You know, so you mentioned that you all were some of the first folks to test this.
Can you make that more real for us or give us an example of what testing this device connectivity would look like?
Yeah, I think so.
Can you, for maybe a demo in this feature, I think that if you log into my Zero Trust board, then we should be able, I can run something on my computer here and we can see if you can hit it.
Yeah, absolutely.
So I've got the negative example up already. Abe's got a service running on a private IP on his machine that he provided to me before this.
He's got it running on port 13.13, and all he's running on his machine is the Cloudflare Warp client.
So all I'm going to do is I'll go ahead and switch on Warp.
I might blip for a second as it switches over the connection, but then I'll be able to show off hitting this particular endpoint.
I'm going to go ahead and connect.
I probably blipped for a second, but now you can see it cut over, showed Abe's got a cool web server running.
Kind of a basic little blog here with some places that I would also highly recommend in Austin if you ever come through, Via 313 in Veracruz are excellent.
Abe and his partner have great taste. But yeah, as you can see, I was able to hit a resource running on Abe's machine and literally the only thing that needed to be running was Warp on each device, and you just needed Warp connected to the same account.

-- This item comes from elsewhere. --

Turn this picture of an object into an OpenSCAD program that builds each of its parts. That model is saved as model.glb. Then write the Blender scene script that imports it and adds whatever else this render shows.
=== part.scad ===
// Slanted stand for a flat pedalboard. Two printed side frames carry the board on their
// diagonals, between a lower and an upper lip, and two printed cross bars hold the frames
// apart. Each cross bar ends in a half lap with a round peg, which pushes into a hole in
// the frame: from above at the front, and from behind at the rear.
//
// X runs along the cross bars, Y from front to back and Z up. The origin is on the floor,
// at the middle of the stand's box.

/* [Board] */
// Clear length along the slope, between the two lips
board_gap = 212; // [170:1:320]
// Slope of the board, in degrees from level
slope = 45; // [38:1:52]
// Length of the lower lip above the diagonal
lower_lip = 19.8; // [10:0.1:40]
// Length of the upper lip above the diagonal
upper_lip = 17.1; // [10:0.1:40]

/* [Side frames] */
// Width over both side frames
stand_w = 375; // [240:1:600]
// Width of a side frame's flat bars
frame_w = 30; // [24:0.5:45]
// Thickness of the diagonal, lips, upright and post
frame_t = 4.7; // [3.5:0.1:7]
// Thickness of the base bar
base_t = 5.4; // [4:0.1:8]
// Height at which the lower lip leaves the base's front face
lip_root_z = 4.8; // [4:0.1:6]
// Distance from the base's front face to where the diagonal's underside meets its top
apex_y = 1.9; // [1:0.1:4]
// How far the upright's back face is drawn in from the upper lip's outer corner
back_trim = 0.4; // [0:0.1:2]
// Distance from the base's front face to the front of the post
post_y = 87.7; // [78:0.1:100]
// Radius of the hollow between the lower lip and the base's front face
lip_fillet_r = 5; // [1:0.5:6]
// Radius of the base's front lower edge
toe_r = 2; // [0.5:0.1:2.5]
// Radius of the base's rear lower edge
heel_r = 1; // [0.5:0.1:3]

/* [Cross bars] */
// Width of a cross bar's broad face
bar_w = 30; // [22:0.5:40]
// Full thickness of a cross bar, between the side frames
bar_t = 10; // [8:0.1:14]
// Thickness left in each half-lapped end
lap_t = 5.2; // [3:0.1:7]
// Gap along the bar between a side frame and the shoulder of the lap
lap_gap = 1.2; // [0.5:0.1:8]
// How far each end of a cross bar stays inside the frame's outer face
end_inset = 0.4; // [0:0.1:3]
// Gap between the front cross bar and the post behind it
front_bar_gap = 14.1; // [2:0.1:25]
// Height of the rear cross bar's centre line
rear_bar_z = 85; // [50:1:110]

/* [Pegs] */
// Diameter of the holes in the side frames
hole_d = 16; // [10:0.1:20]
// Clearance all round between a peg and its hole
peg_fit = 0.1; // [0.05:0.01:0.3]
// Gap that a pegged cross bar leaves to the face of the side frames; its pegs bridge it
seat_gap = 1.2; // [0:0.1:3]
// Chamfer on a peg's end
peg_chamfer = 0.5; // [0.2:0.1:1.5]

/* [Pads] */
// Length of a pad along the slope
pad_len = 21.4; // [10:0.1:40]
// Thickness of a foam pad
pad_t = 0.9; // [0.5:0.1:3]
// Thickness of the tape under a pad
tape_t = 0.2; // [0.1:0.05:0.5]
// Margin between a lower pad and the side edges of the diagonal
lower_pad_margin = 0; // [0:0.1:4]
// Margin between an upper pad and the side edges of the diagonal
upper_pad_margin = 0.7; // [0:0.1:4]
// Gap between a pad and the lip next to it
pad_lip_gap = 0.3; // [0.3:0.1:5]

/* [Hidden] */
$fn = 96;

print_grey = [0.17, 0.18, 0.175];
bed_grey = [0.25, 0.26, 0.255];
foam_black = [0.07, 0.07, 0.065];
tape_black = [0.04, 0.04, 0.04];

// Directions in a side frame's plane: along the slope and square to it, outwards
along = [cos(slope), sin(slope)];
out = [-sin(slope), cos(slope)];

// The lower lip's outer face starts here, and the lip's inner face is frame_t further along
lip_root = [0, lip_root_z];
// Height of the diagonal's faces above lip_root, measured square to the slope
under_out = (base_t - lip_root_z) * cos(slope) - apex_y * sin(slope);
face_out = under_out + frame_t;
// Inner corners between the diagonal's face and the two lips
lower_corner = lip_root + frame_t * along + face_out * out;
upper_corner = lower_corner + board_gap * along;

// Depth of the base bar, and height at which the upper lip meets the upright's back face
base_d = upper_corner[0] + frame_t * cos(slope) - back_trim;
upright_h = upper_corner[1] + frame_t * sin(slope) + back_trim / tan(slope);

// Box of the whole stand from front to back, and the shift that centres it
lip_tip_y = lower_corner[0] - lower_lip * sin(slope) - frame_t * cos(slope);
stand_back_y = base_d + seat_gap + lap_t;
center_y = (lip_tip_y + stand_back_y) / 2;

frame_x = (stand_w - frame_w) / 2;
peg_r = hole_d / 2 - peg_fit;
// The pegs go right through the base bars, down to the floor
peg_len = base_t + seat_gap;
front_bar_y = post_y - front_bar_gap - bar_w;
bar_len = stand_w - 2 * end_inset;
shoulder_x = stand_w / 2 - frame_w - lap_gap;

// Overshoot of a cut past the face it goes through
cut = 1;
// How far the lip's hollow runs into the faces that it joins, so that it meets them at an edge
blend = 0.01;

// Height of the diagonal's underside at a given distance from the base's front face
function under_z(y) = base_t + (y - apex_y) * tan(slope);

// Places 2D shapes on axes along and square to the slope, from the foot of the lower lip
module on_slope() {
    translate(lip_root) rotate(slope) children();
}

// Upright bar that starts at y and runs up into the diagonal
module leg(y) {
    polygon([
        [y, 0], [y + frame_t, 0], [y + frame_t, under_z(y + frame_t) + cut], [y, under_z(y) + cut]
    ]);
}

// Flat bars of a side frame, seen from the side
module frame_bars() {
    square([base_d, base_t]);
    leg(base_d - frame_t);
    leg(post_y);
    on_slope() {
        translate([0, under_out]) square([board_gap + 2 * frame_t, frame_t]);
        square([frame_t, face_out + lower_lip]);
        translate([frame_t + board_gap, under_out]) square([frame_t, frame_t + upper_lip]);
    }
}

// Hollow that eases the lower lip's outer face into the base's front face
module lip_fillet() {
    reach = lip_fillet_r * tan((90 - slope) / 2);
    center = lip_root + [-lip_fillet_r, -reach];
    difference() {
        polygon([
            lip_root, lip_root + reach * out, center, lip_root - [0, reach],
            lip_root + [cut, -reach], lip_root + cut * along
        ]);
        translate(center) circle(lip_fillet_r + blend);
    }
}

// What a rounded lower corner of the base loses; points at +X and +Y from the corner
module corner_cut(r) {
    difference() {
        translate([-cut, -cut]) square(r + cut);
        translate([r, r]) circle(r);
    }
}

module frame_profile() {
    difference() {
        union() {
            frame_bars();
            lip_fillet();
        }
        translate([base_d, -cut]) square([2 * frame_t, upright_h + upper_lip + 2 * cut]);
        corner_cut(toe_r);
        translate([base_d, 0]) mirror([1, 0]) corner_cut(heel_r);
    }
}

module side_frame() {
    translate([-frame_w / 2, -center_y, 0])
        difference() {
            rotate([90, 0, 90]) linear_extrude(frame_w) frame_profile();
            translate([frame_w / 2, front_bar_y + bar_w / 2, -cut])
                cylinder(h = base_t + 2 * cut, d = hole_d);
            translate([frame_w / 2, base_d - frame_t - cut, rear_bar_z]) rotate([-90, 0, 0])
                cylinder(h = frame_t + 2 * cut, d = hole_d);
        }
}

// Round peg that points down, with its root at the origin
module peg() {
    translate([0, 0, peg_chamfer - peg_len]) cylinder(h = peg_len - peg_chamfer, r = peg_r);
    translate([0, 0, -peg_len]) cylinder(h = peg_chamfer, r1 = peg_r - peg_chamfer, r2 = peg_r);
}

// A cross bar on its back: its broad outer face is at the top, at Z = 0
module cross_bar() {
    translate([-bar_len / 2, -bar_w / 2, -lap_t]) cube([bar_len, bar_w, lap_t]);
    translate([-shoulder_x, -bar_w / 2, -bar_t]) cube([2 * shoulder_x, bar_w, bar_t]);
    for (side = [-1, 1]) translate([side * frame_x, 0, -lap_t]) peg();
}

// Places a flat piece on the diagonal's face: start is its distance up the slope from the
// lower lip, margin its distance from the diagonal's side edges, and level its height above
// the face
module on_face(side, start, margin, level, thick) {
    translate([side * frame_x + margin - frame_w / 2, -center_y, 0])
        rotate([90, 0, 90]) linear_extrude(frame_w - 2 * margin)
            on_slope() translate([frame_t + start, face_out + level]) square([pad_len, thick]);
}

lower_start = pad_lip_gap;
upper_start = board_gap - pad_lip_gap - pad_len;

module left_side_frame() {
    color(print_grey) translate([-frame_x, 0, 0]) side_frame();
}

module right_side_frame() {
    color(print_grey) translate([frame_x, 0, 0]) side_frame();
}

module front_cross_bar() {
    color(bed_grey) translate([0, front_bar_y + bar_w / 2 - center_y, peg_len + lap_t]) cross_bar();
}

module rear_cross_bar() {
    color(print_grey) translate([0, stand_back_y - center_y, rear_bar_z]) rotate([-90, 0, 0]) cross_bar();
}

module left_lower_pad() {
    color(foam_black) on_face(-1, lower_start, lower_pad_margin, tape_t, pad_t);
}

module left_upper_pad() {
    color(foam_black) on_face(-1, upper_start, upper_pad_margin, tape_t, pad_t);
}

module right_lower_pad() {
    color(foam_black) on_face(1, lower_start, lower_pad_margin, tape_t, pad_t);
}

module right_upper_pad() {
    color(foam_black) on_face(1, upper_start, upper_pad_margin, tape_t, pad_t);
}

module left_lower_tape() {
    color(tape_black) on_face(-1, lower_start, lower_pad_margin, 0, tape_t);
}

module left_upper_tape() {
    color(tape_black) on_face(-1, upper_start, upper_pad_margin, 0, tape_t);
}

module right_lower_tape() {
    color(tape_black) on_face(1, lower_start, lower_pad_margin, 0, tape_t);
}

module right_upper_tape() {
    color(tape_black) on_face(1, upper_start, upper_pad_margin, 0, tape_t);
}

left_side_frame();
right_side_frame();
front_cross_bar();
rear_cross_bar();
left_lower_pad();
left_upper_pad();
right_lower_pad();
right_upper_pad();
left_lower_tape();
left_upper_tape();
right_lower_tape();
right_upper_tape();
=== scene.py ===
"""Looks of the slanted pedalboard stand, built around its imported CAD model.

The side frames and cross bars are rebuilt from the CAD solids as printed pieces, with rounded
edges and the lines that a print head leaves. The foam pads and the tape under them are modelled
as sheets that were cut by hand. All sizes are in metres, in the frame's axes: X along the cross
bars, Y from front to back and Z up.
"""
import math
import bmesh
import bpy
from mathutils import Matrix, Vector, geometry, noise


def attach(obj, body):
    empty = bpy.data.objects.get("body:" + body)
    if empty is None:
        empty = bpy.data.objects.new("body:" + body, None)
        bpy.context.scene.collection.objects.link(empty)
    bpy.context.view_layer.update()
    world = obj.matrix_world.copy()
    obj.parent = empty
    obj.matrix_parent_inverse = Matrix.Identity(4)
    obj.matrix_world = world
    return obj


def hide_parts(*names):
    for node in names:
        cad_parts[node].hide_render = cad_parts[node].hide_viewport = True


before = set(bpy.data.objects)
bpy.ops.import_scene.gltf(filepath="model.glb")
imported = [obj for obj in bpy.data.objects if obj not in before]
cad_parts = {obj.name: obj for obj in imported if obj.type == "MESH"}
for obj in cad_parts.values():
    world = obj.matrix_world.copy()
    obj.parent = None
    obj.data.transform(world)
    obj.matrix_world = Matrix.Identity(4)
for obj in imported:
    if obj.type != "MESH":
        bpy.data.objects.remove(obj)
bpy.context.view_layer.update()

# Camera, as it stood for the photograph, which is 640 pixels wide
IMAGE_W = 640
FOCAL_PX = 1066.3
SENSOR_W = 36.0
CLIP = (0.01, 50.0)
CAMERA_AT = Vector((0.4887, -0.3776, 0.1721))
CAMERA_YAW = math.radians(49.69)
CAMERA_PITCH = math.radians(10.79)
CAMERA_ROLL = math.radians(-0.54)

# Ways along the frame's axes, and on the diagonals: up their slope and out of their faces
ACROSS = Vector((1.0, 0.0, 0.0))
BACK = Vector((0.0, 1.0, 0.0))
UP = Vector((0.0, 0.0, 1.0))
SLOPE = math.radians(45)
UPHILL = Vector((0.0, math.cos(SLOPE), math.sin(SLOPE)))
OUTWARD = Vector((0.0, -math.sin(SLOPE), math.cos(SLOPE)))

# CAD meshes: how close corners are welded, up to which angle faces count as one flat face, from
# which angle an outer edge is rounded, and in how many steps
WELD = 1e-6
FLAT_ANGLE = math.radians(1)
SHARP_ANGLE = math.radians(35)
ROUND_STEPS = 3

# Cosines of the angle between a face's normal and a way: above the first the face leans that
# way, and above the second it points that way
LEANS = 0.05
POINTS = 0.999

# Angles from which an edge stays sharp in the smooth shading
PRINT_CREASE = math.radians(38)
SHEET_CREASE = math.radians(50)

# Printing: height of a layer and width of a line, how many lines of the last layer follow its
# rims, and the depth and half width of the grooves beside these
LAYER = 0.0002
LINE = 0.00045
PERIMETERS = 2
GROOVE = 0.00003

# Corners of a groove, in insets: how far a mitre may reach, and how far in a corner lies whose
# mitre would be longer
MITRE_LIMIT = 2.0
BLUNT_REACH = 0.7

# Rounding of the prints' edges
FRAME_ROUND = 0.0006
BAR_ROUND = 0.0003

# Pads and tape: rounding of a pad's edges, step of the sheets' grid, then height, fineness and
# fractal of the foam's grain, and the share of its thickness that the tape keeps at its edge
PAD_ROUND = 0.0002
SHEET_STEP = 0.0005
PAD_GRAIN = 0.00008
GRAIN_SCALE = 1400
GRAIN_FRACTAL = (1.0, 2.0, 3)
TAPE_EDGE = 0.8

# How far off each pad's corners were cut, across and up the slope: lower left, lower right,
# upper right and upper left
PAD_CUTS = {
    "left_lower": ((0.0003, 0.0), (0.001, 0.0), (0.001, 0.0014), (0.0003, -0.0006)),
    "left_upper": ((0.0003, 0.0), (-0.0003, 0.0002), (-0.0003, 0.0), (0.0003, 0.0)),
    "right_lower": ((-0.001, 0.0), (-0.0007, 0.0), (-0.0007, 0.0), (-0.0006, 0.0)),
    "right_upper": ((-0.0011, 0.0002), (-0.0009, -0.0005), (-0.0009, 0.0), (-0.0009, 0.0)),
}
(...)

And I'm able to hit either a basic web server all the way up to if I need to SSH to a specific machine or access via RTP.

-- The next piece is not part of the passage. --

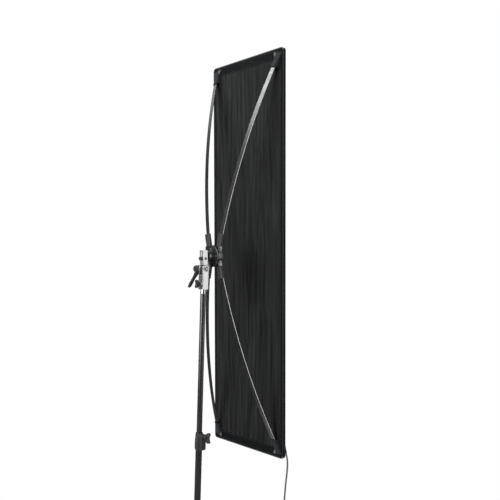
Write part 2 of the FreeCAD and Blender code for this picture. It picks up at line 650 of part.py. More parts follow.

Anything from a networking perspective becomes possible now to connect to a machine and establish a connection back and forth.

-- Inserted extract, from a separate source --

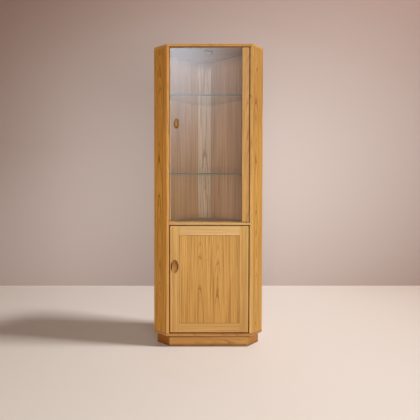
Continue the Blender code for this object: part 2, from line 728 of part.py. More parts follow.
def soften_stile(bm, outer_x, half_height):
    """Round a stile's outer front edge and the front of its two ends."""
    front = -DOOR_THICKNESS / 2.0 + ON_FACE
    sign = 1.0 if outer_x > 0.0 else -1.0

    def is_front_edge(a, b):
        if a.y > front or b.y > front:
            return False
        outer = sign * a.x > sign * outer_x - ON_FACE and sign * b.x > sign * outer_x - ON_FACE
        end = is_level_edge(a, b) and abs(a.z) > half_height - ON_FACE
        return outer or end

    soften(bm, DOOR_ROUNDING, is_front_edge)


def hinge_stile(finish, door):
    """Make the wooden stile that holds the glass and carries its pivots."""
    half_width = HINGE_STILE_WIDTH / 2.0
    half_height = (GLASS_DOOR_TOP - GLASS_DOOR_BOTTOM) / 2.0
    thickness = centred(DOOR_THICKNESS)
    bm = box((-half_width, half_width), thickness, (-half_height, half_height))
    soften_stile(bm, half_width, half_height)
    place = from_pivot(DOOR_HALF_WIDTH - half_width, PIVOT_Y, (GLASS_DOOR_TOP + GLASS_DOOR_BOTTOM) / 2.0)
    stile = add_piece("glass_door_stile", bm, finish, door, place)
    glass = grown((GLASS_SETBACK - PIVOT_Y, GLASS_SETBACK + GLASS_THICKNESS - PIVOT_Y), FIT)
    groove = box((-half_width - CUTTER_MARGIN, -half_width + GLASS_ENTRY + FIT), glass,
                 grown((-half_height, half_height), CUTTER_MARGIN))
    combine(stile, add_tool("cut_glass_door_stile_groove", groove, door, place))
    return stile


def glass_pane(finish, door):
    """Make the frameless pane with rounded free corners and a hole for its pull."""
    right = DOOR_HALF_WIDTH - HINGE_STILE_WIDTH + GLASS_ENTRY
    left = -DOOR_HALF_WIDTH
    half_width = (right - left) / 2.0
    half_height = (GLASS_DOOR_TOP - GLASS_DOOR_BOTTOM) / 2.0 - GLASS_END_GAP
    thickness = centred(GLASS_THICKNESS)
    bm = box((-half_width, half_width), thickness, (-half_height, half_height))
    free = -half_width + ON_FACE
    soften(bm, GLASS_CORNER_RADIUS, lambda a, b: a.x < free and b.x < free and abs(a.y - b.y) > ON_FACE,
           GLASS_CORNER_SEGMENTS)
    soften(bm, GLASS_ARRIS, lambda a, b: abs(a.y - b.y) < ON_FACE and max(a.x, b.x) < half_width - ON_FACE,
           CHAMFER_SEGMENTS)
    middle_y = GLASS_SETBACK + GLASS_THICKNESS / 2.0
    place = from_pivot((left + right) / 2.0, middle_y, (GLASS_DOOR_TOP + GLASS_DOOR_BOTTOM) / 2.0)
    pane = add_piece("glass_pane", bm, finish, door, place)
    hole = turned([(GLASS_HOLE_RADIUS, -GLASS_THICKNESS), (GLASS_HOLE_RADIUS, GLASS_THICKNESS)])
    combine(pane, add_tool("cut_glass_pane_hole", hole, door, pull_place(middle_y), TOWARDS_FRONT))
    return pane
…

So the other piece that's possible is if I go ahead and step into the Cloudflare Zero Trust view, I can create network based policies on these as well.
So what I'm able to do is I can go ahead and create policies that look at that specific IP address.
So, I forget exactly what it was, but you can imagine I hit some 100 dot IP range and then I can do things like I want to say that it must pass a specific device posture check.
So I want to look and see is carbon black running on the machine before I allow this on top of requiring that Warp is running.
So there's a lot of flexibility here to be able to do this down to the IP or down to the port.
So, it's some more very, very excited about and it was cool to be able to show this one out because I think it really starts to become real once you're able to see it live.
Yeah.
Thanks for blowing that up, Kenny. And I think one of the other really cool parts about that was, to your point, if you're if you're doing this in more of a of a home lab, you kind of environment, you know, after Kenny and I kind of kind of ran some of the first tests naturally, like word travels fast and we start testing in a bunch of different environments so you can easily switch and log out of your Zero Trust account into somebody else's.
And again, you're able to kind of get this access, that remote access, as if we were on the same physical network.
So, really cool, really powerful to be able to see that and to kind of be able to switch in and out of those accounts, to build those posture rules to determine who can reach what resources.
And again, if you ever need to look up and figure out what IP address does this device have or that device tab, you can go straight to the Zero Trust dashboard, my team users, and you'll see the IP addresses that we assign to each one of those Warp enrolled devices.
And yeah, it should be really easy to get straight to kind of get started there.
And again, users can get started on our free plan for up to 50 users and again, for enterprises, this is something that can just be toggled on in our closed beta.
And fully acknowledging that this is live.
But we did just get a question from the audience.
So, feel free for this.
Or if you want to take a stab at this one, I'll just put out the question that we did get from the audience.
Cloudflare specific features aside, how does the Warp to Warp feature differ from existing WireGuard based services like Tailscale?
Yeah, good question.
So I'd say that aside from obviously the Cloudflare network at large, I would say that the level of policies that you can create and kind of the integrations that we have with, to Kenny's point, some of those features like the third party posture checks, I would say that those are some of the biggest things you'll be able to get here is that Zero Trust policy framework.
And are some of those integrations like device posture checks and things like that as well?
Kenny, I'm not sure if anything else sticks out to you that I missed there, but but those would be the things that I would say.
And of course, the fact that all this is happening kind of in line.
So we're not back calling traffic to a different network to do that policy evaluation.
Again, the same edge metals that you're hitting to get your traffic routed is going to be the same ones that are flying the policies.
So, yeah, I would say the performance and security aspects are probably the biggest things that I would call out there as well as the partnerships and integrations that we have.
Yeah, I think you hit it on the head.
And I would just dovetail to say I think a lot of the analysts and customers would would agree that there's always going to be plenty of point solutions out there.
But to approach something like Zero Trust network access or starting your Zero Trust journey on this full platform is really going to set you up not just for your current use case and current project, but be able to build and build as that journey continues realistically over the next several years.
So maybe last thing on this specific Warp to Warp connectivity feature is just we said you can sign up for the closed beta, but what should we be expecting?
Timeline wise over the next the next few weeks?
Yeah, great question.
So, a lot more than we that we want to do with this. Like all of our other features.
So I think there's going to be some really powerful additions that we'll be adding in the coming in classic Cloudflare fashion in the coming days and weeks, not months and quarters.
So definitely stay tuned to the blog to see some of those announcements as far as the closed beta goes.
We should be enrolling users in line, so give us a day or two to kind of collect and then enable.
But, this feature is ready for testing. So we'll kind of be as we receive your name on the wait list, we hope to get users enrolled very, very shortly after that.
So definitely ready for testing and excited to get everyone's feedback.
All right.
Well, thanks, Abe and Kenny, for joining for the quick demo to make it real.
And thanks, everyone for tuning in and enjoy the rest of CIO Week. Saxton.